Not getting enough sleep can lead to short-term euphoria, possibly leading to poor decision-making and risky behavior, according to researchers from the University of California, Berkeley, and Harvard Medical School.
The study revealed that the pleasure circuitry in the brains of volunteers got a jump-start after a missed night’s sleep. However, that same neural pathway that triggers euphoria as well as feelings of reward and motivation may also lead to chancy behavior.
“When functioning correctly, the brain finds the sweet spot on the mood spectrum. But the sleep-deprived brain will swing to both extremes, neither of which is optimal for making wise decisions,” said Dr. Matthew Walker, lead author and associate professor of psychology and neuroscience at UC Berkeley.
The findings emphasize the need for people in critical professions and circumstances not to skip out on sleep, said Walker.
“We need to ensure that people making high-stakes decisions, from medical professionals to airline pilots to new parents, get enough sleep,” Walker said. “Based on this evidence, I’d be concerned by an emergency room doctor who’s been up for 20 hours straight making rational decisions about my health.”
Previous studies have shown that sleep patterns are disrupted in individuals suffering from mood disorders. Typically, the sleeping body alternates between two main phases during the night: Rapid Eye Movement (REM), when body and brain activity promote dreams, and Non-Rapid Eye Movement (NREM), when the brain and muscles rest.
In an effort to understand why so many people with clinical depression tend to feel better after a sleepless night (at least temporarily), scientists used functional magnetic resonance imaging (fMRI)to observe the brains of 27 young adults; half got a good night’s sleep and the other half had none.
Volunteers looked at various images, including pleasant scenes (such as bunnies or ice cream sundaes), and then rated the pictures as either neutral or positive. Across the board, those who had pulled an all-nighter gave more positive scores for all the images while the well-rested volunteers gave more moderate ratings.
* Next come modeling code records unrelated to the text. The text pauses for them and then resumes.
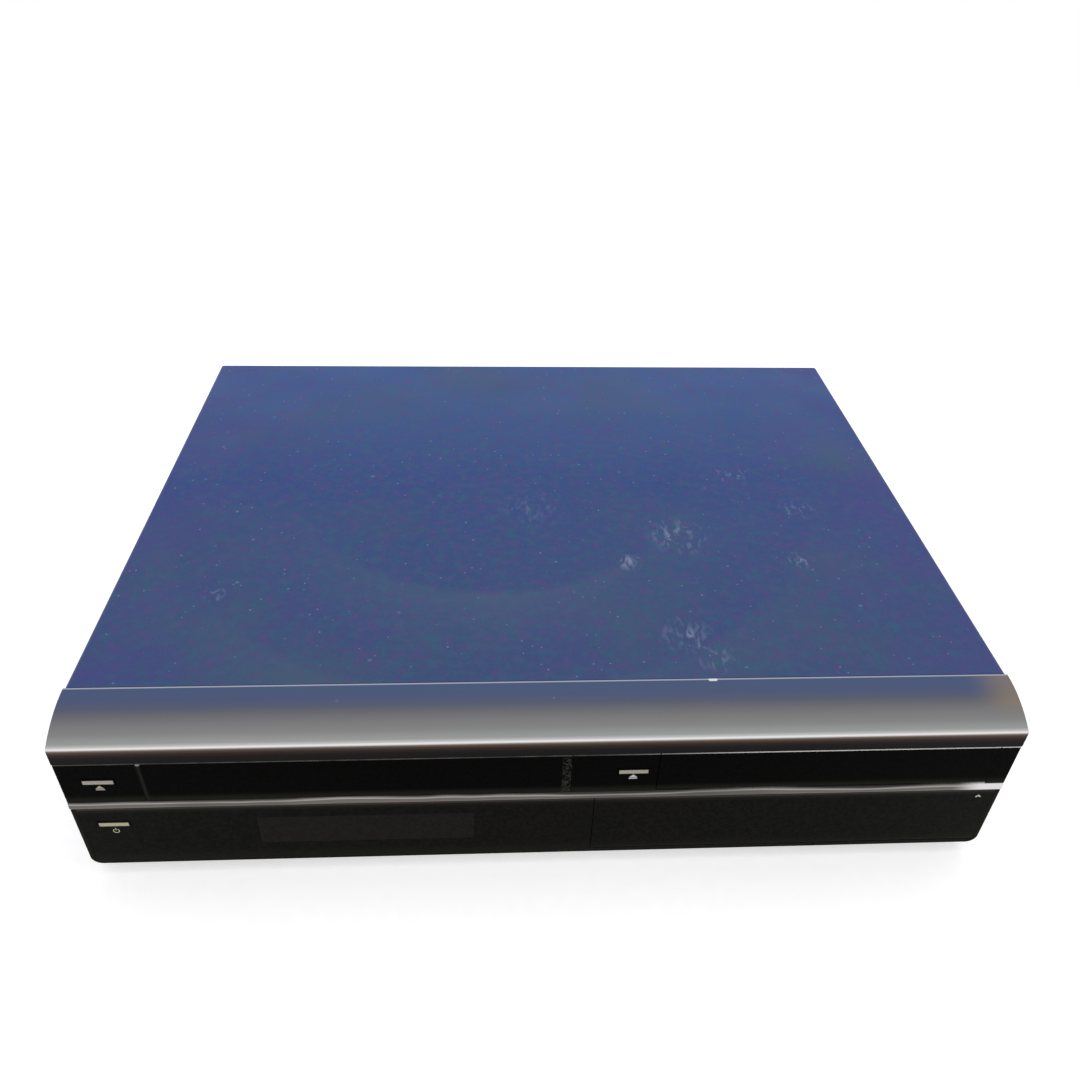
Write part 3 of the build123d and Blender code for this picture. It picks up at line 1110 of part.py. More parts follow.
PLATE_X = (SLOT_LEFT - 4, SLOT_RIGHT + 4)
PLATE_Y = (SEAM_Y - 8, DRUM_Y + DRUM_RADIUS + 26)
REEL_Y = CASSETTE_BACK - REEL_TO_LID
REEL_X = (SLOT_X - REEL_SPREAD, SLOT_X + REEL_SPREAD)
BASKET_HALF = CASSETTE_WIDTH / 2 + 1.0
BASKET_Z = (STRIP_TOP - BASKET_SHEET - 1, STRIP_TOP + CASSETTE_HEIGHT + 1)
BASKET_Y = (CASSETTE_BACK - BASKET_IN - BASKET_LENGTH, CASSETTE_BACK - BASKET_IN)
GUIDE_X = BASKET_HALF + BASKET_SHEET + 0.4
CAM = (SLOT_X - 70.0, DRUM_Y + 24.0)


def deck_plate():
    """The deck's steel plate on its bosses, cut out under the drum and the reels' drive."""
    plate = block(PLATE_X, PLATE_Y, DECK_PLATE_Z)
    plate = fillet(plate.edges().filter_by(Axis.Z), 5.0)
    plate -= upright(CAPSTAN_RADIUS + 2.5 + CLEAR, (0, HEIGHT), *CAPSTAN)
    for x in (SLOT_X - 26, SLOT_X + 26):
        hole = Pos(x, REEL_Y - 28, 0) * SlotOverall(40, 8)
        plate -= extrude(hole, HEIGHT)
    for x in (PLATE_X[0] + 8, PLATE_X[1] - 8):
        for y in (PLATE_Y[0] + 12, PLATE_Y[1] - 8):
            plate += block((x - POST, x + POST), (y - POST, y + POST), (FLOOR_Z, DECK_PLATE_Z[0]))
    for x in REEL_X:
        plate += upright(REEL_SHAFT, (DECK_PLATE_Z[0], DECK_PLATE_Z[1] + 14), x, REEL_Y)
    for place, height in ((PINCH_PIVOT, 13), (CAM, 7), (IDLER, 6)):
        plate += upright(DECK_PIN, (DECK_PLATE_Z[0], DECK_PLATE_Z[1] + height), *place)
    return Compound([plate, capstan_bearing()])


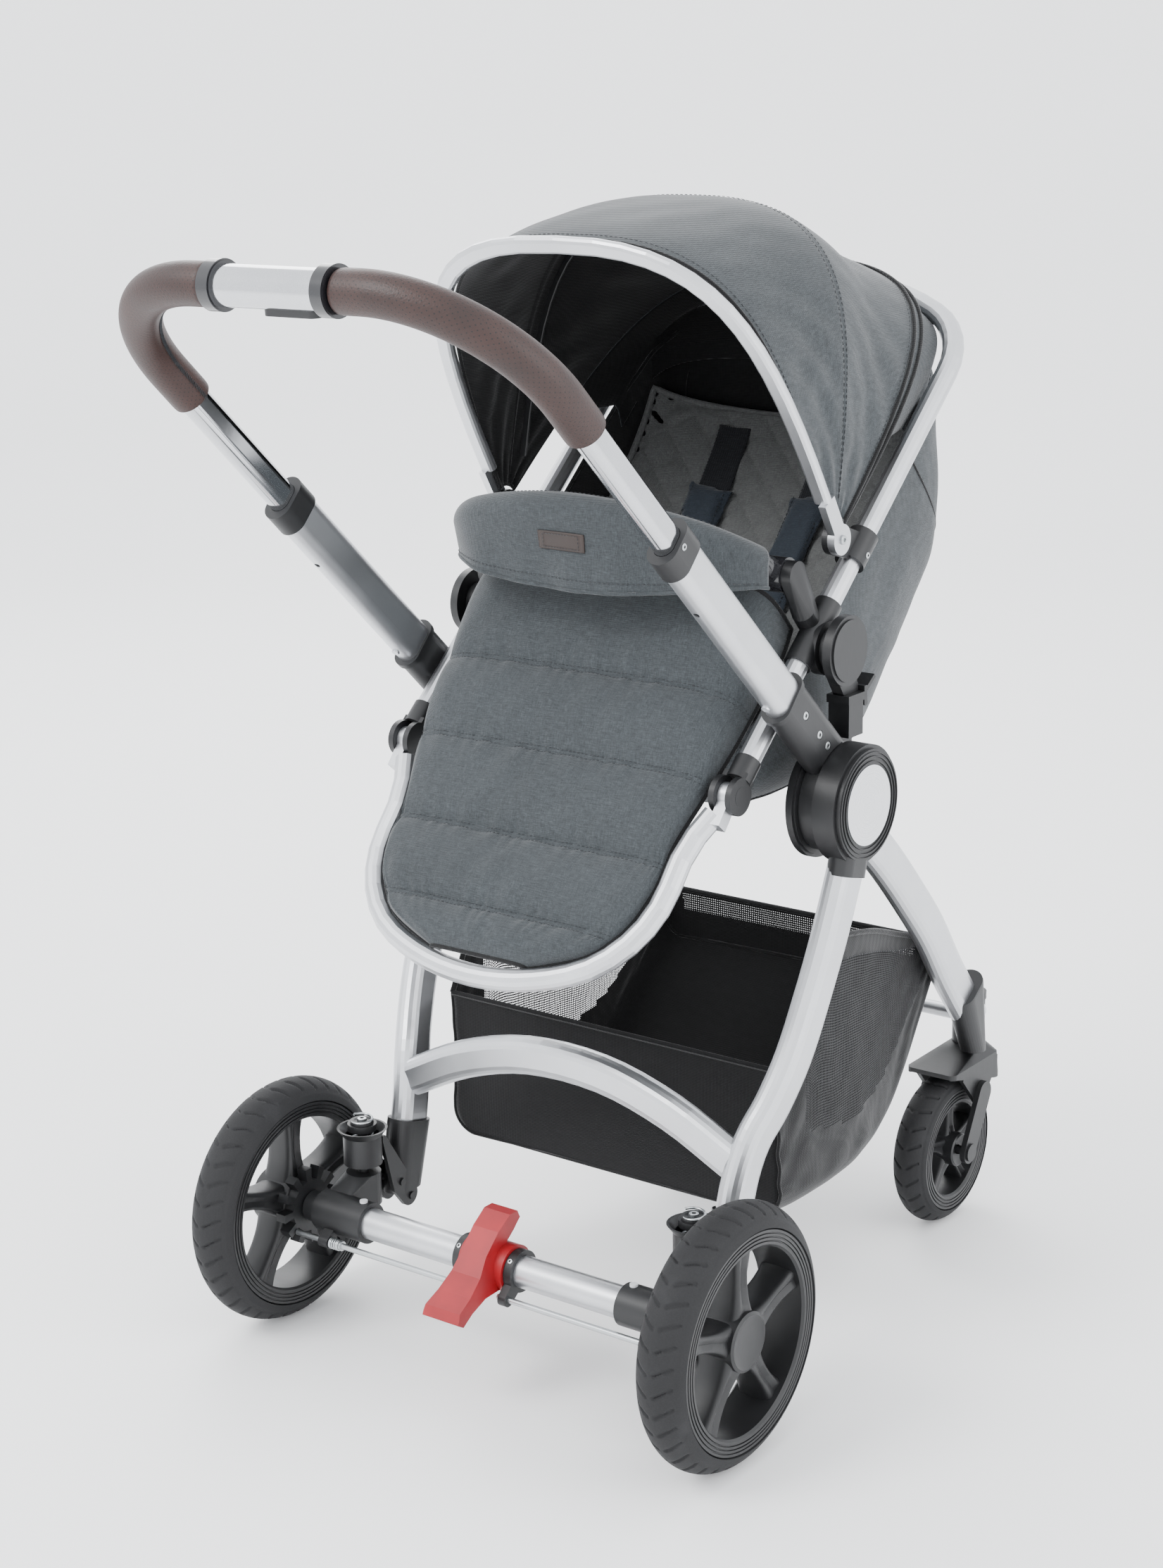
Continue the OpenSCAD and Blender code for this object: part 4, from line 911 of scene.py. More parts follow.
@dataclass
class SeatBag:
    """Deep sewn bag of the seat, hung between the tubes, with piped edges and panel seams."""

    half: float = 178.8
    rows: list[tuple[float, float, float]] = field(
        default_factory=lambda: [
            (-172, 150, 20), (-150, 158, 82), (-120, 168, 118), (-80, 178, 152), (-40, 178.8, 188), (5, 178.8, 212),
            (50, 178.8, 216), (100, 178.8, 210), (180, 178.8, 198), (245, 178.8, 182), (282, 176.8, 140),
            (312, 172.8, 96), (345, 168, 48), (372, 152, 16),
        ]
    )

    def place(self, s: Array, f: Array, grow: Array | float = 0.0) -> Array:
        """Points at places s along the tubes and f from 0 to 1 across, moved out by grow."""
        r = smooth_rows(self.rows, s)
        x, n = superellipse(r[:, 0], np.maximum(r[:, 1], 14), 0.42, f)
        k = 1 + np.asarray(grow) / 190
        return seat_point(x * k, s[:, None], 11 - n * k)

    def build(self) -> None:
        """Makes the bag, its corner seams, its piping and the stitched zip line."""
        s, f = np.linspace(-172, 372, 150), np.linspace(0, 1, 141)
        u, v = np.meshgrid((s + 172) / 544, f, indexing="ij")
        folds = np.maximum(0.8 + 1.6 * ripple(u, v * 2, 11) + 1.0 * ripple(u * 2.3, v, 12), 0)
        hollow = 2.5 * np.sin(2 * math.pi * np.abs(v - 0.5)) ** 2
        grid = self.place(s, f, (folds + hollow) * np.sin(math.pi * v) * np.sin(math.pi * u) ** 0.5)
        grid = face_away(grid, seat_point(0, 60, 0))
        bag = make_piece("seat_bag", [Surface(grid)], [GREY, LINING], merge=False)
        thicken(bag, 0.0016, lining=1)
        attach(bag, "seat")
        lines = []
        for c in (0.255, 0.745):
            lines.append(self.place(s[6:-6], np.array([c]), 1.2)[:, 0])
        for c in (0.002, 0.998):
            lines.append(self.place(s, np.array([c]), 0)[:, 0])
        for c in (-172, 372):
            lines.append(self.place(np.array([float(c)]), f, 0.4)[0])
        pipes = [tube(p, 0.0022, 8, ref=(1, 0, 0.3) if k < 4 else (0, 1, 0.3)) for k, p in enumerate(lines)]
        self.head_panel()
        for s0 in (-60.0, 250.0):
            pipes.append(tube(self.place(np.array([s0]), f[4:-4], 0.8)[0], 0.0012, 6, ref=(0, 1, 0.3)))
        piping = make_piece("seat_bag_piping", pipes, [LINING], "seat")
        rows = [stitches(self.place(s[4:-4], np.array([c]), 1.4)[:, 0], (1, 0, 0.3), 0.0055, 0.0036, 0.0004) for c in (0.03, 0.97, 0.245, 0.755)]
        sewn = make_piece("seat_bag_stitching", rows, [THREAD], "seat")
        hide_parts("seat_shell")


    def head_panel(self) -> None:
        """Closes the head end: a panel from the bag's end to the tube, and a collar from the tube to the hood.

        Rows go from the bag's end line through the tube's inner line to the hood's rear arch.
        """
        i = np.linspace(-1, 1, 121)
        turn = np.radians(90 * np.abs(i))
        tube_x = np.sign(i) * 176 * np.sin(turn) ** 0.6
        tube_s = 262 + 168 * np.cos(turn) ** 0.45
        bag_x = np.sign(i) * 176 * np.sin(turn) ** 0.6
        bag_s = 262 + 108 * np.cos(turn) ** 0.35
        hood = Canopy()
        arch = hood.arch(np.full(121, hood.back + 0.6), np.sign(i) * np.minimum(np.abs(i) * 0.86, 1), -1.4)
        rows = np.stack([seat_point(bag_x, bag_s - 8, -12), seat_point(bag_x, bag_s, 6), seat_point(tube_x, tube_s, 14), arch])
        t = np.linspace(0, 3, 40)
        k = np.minimum(t.astype(int), 2)
        grid = rows[k] + (t - k)[:, None, None] * (rows[k + 1] - rows[k])
        grid = face_away(grid, seat_point(0, 230, 60))
        panel = make_piece("head_panel", [Surface(grid)], [GREY, LINING], merge=False)
        thicken(panel, 0.0014, lining=1)
        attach(panel, "seat")


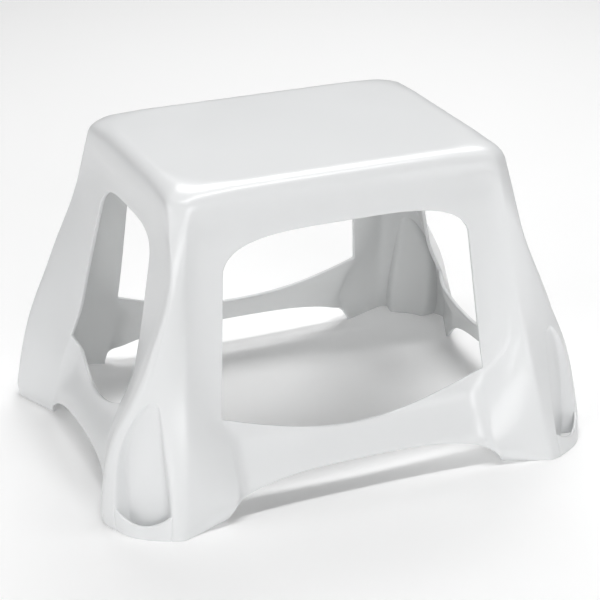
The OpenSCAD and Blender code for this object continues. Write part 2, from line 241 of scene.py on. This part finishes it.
# scoop widths are shares of the face between the ridges
scoop_height, scoop_depth, scoop_half, scoop_square = 97.0, 14.0, 0.34, 2.6
scoop_middle, scoop_lean, scoop_wall = 0.47, 0.13, 0.065
apex_half, top_half, apex_run = 0.07, 0.28, 45.0


def ease(t):
    """Smooth step from 0 to 1."""
    c = np.clip(t, 0, 1)
    return c * c * (3 - 2 * c)


def near_floor(z, height, power):
    """1 at the floor, falling to 0 at the given height."""
    return np.clip(1 - z / height, 0, 1) ** power


def at(v, z):
    """Value at height z of a list given at five equal stations from the floor up."""
    v = np.array([2 * v[0] - v[1], *v, 2 * v[4] - v[3]], float)
    s = np.clip(4 * z / stool_height, 0, 3.9999)
    i = np.floor(s).astype(int)
    t = s - i
    a, b, c, d = v[i], v[i + 1], v[i + 2], v[i + 3]
    return b + 0.5 * t * (c - a + t * (2 * a - 5 * b + 4 * c - d + t * (3 * (b - c) + d - a)))


def panel_depth(z):
    return panel_depth_floor + (panel_depth_top - panel_depth_floor) * z / stool_height


def panel_width(z):
    return panel_width_floor + (panel_width_top - panel_width_floor) * z / stool_height


def swell(z, start, run):
    """How far a boot has swollen out below the height where it starts."""
    return ease((start - z) / run)


def boot_line(z, edge, window, arch):
    """Half width at a boot's inner edge, from the arch's foot to the window corner."""
    return (edge + (window - edge) * ease((z - sill_corner + sill_run) / sill_run)
            + (arch - edge) * near_floor(z, arch_spread, 1.5))


def jamb(z):
    """Half width of the long window, and of the boots' inner edges below it."""
    low = boot_line(z, boot_edge, window_half, arch_half)
    t = (z - sill_corner) / (stool_height - sill_corner)
    return np.where(z < sill_corner, low, window_half + (window_half_top - window_half) * t)


def side_jamb(z):
    """The same for the short window, whose sides bow outward."""
    low = boot_line(z, boot_edge_side, side_window_half, side_arch_half)
    t = (z - sill_corner) / (stool_height - sill_corner)
    high = (side_window_half + (side_window_top - side_window_half) * t
            + 4 * side_window_bow * t * (1 - t) ** 2)
    return np.where(z < sill_corner, low, high)


def proud(share, mid, run, z):
    """How much of the ridge height the wall keeps just under the step edge."""
    return ((mid + (1 - mid) * np.clip(np.abs(share), 0, 1) ** 3)
            * ease((z - edge_foot + run) / run))


def outline(q, z):
    """Plan of one quarter at height z, q from 0 at mid front to 5 at mid side."""
    q, z = np.broadcast_arrays(np.asarray(q, float), np.asarray(z, float))
    ax, ay, bx, by = at(ridge1_x, z), at(ridge1_y, z), at(ridge2_x, z), at(ridge2_y, z)
    e, k = jamb(z), side_jamb(z)
    flare = ease((skirt_start - z) / skirt_run)
    # long panel and its flank
    u = np.clip(q - 1, 0, 1)
    x1 = np.where(q <= 1, q * e, e + (ax - e) * u)
    low = panel_depth(z) + skirt_front * flare
    lift = boot_lift * u
    boot = (panel_depth(z) + boot_front * swell(z, boot_start + lift, boot_run + lift)
            - boot_tuck * near_floor(z, boot_tuck_height, 2))
    gap = np.clip(1 - np.maximum(0, e - x1) / boot_blend, 0, 1) ** 2
    y1 = low + (boot - low) * gap
    y1 = y1 + (ay - y1) * (1 - (1 - u ** at(flank_power, z))
                           * (1 - proud(x1 / ax, edge_proud, edge_run, z)))
    # face between the ridges
    v = np.clip(q - 2, 0, 1)
    face_width = np.hypot(bx - ax, by - ay)
    bow = (bow_top + (bow_floor - bow_top)
           * near_floor(z, stool_height, 2.5)) * 4 * v * (1 - v)
    x2 = ax + (bx - ax) * v + (ay - by) / face_width * bow
    y2 = ay + (by - ay) * v + (bx - ax) / face_width * bow
    # short panel and its flank
    w = np.clip(4 - q, 0, 1)
    y3 = np.where(q >= 4, (5 - q) * k, k + (by - k) * w)
    low = panel_width(z) + skirt_side * flare
    boot = panel_width(z) + boot_side * swell(z, boot_start_side, boot_run_side)
    gap = np.clip(1 - np.maximum(0, k - y3) / boot_blend_side, 0, 1) ** 2
    x3 = low + (boot - low) * gap
    x3 = x3 + (bx - x3) * (1 - (1 - w ** at(flank_power_side, z))
                           * (1 - proud(y3 / by, edge_proud_side, edge_run_side, z)))
    x = np.where(q <= 2, x1, np.where(q < 3, x2, x3))
    y = np.where(q <= 2, y1, np.where(q < 3, y2, y3))
    # the outer corner of the foot tucks in just above the floor
    return x - toe_tuck * near_floor(z, toe_tuck_height, 2) * ease((q - 2.5) / 0.4), y


def rounded(q, z):
    """The plan with its two ridges rounded over; the outer one is softest at mid height."""
    q, z = np.broadcast_arrays(np.asarray(q, float), np.asarray(z, float))
    near = np.minimum(np.abs(q - 2), np.abs(q - 3))
    soft = ease((z - 70) / 45) * ease((205 - z) / 45) * ease((q - 2.45) / 0.1)
    r = ridge_round + ridge_round_mid * soft + ridge_round_top * ease((z - 205) / 20)
    r = r * np.clip(2 - near / 0.2, 0, 1)
    x = y = 0
    for step, share in ((-1, 0.11), (-0.5, 0.22), (0, 0.34), (0.5, 0.22), (1, 0.11)):
        px, py = outline(q + step * r, z)
        x, y = x + share * px, y + share * py
    return x, y


def facing(q, z):
    """Outward direction of the plan."""
    x0, y0 = rounded(q - 0.02, z)
    x1, y1 = rounded(q + 0.02, z)
    d = np.hypot(x1 - x0, y1 - y0)
    return (y0 - y1) / d, (x1 - x0) / d


def scoop_reach(z):
    """Half width of the scoop; above its apex the stations only fan out again."""
    arch = np.clip(1 - (np.minimum(z, scoop_height) / scoop_height) ** scoop_square, 0, 1)
    below = np.maximum(apex_half, scoop_half * arch ** (1 / scoop_square))
    above = apex_half + (top_half - apex_half) * ease((z - scoop_height) / apex_run)
    return np.where(z < scoop_height, below, above)


def scoop_centre(z):
    """Middle of the scoop between the ridges; it leans toward the outer ridge at its top."""
    return scoop_middle + (scoop_lean * ease(z / scoop_height)
                           * (1 - 0.8 * ease((z - scoop_height) / 60)))


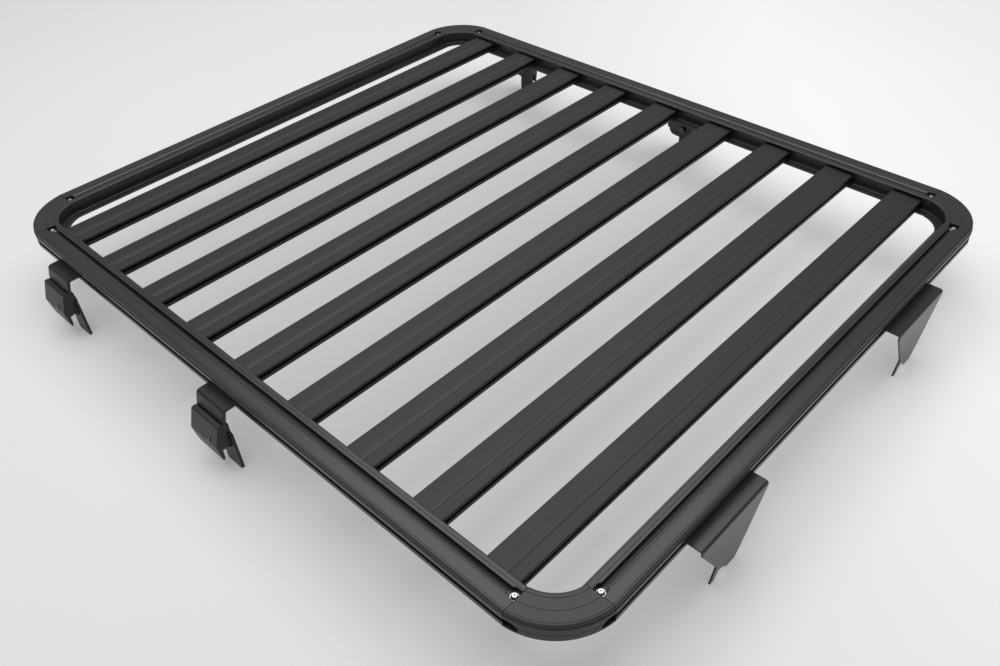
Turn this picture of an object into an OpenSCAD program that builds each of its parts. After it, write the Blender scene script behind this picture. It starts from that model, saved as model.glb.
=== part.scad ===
// Flat platform roof rack: a four-rail frame with rounded cast corners, nine
// cross slats, four clamp feet along the sides and two folded front brackets.
// Lengths in mm. Z is up, the floor is z = 0, slats run along X, front is -Y.

/* [Frame] */
// Outside width of the frame, across the vehicle
frame_width = 1218; // [1160:1:1300]
// Outside length of the frame, along the vehicle
frame_length = 1395; // [1360:1:1500]
// Height of the rail section
rail_height = 30; // [28:0.5:34]
// Width of the rail section, outer side to the edge of its ledge
rail_width = 60; // [58:0.5:64]
// Outer radius of a corner casting
corner_radius = 112; // [106:1:125]
// Distance of the joints of a casting from the corner of the frame
corner_reach = 97; // [90:1:105]
// Height of the rail tops above the floor
deck_height = 154; // [150:1:165]

/* [Rail section] */
// Wall of the rail extrusion
rail_wall = 2.5; // [2:0.1:3]
// Thickness of the ledge that the slats lie on
ledge_thickness = 4; // [3:0.1:5]
// Thickness of the top lip over the slat ends
lip_thickness = 4; // [3.5:0.1:4.5]
// Distance of the lip edge from the outer side
lip_reach = 48; // [46:0.5:50]
// Distance of the inner wall from the outer side
wall_reach = 40.5; // [40:0.1:42]
// Width of the slot along the rail top
top_slot_width = 6; // [5:0.1:7]
// Distance of the top slot centre from the outer side
top_slot_offset = 32; // [31.5:0.1:32.5]
// Height of the slot along the outer side
side_slot_height = 8; // [7:0.5:9.5]
// Rounding of the outer top edge
edge_rounding = 3; // [2.5:0.1:3.5]

/* [Slats] */
// Distance of the first and the last slat centre from the frame ends
end_slat_distance = 141.9; // [130:0.1:150]
// Width of a slat
slat_width = 58.5; // [56:0.5:64]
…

In addition, brain scans of the sleepless individuals revealed stronger activity in the mesolimbic pathway, a brain circuit driven by dopamine, a neurotransmitter associated with positive feelings, motivation, addiction, cravings, sex drive and decision-making.
While having a short-term boost in dopamine levels may seem like a good thing, this phenomenon can be dangerous if people are making impulsive decisions because they’re feeling overly optimistic, the study suggests.
The results add to prior research by Walker and his team that show how sleep deprivation shuts down the brain’s key decision-making regions, particularly the prefrontal cortex, while triggering more primal mechanisms such as the fight-or-flight reflex in the amygdala.
“After a good night’s sleep, the frontal lobe regions are strongly connected to the dopamine reward regions, but that’s not the case after a night of no sleep,” Walker said.
According to Walker, sleep deprivation is not a viable solution for those with clinical depression. “The elastic band of sleep deprivation can only be stretched so far before it breaks,” he said.
The study is published in the Journal of Neuroscience.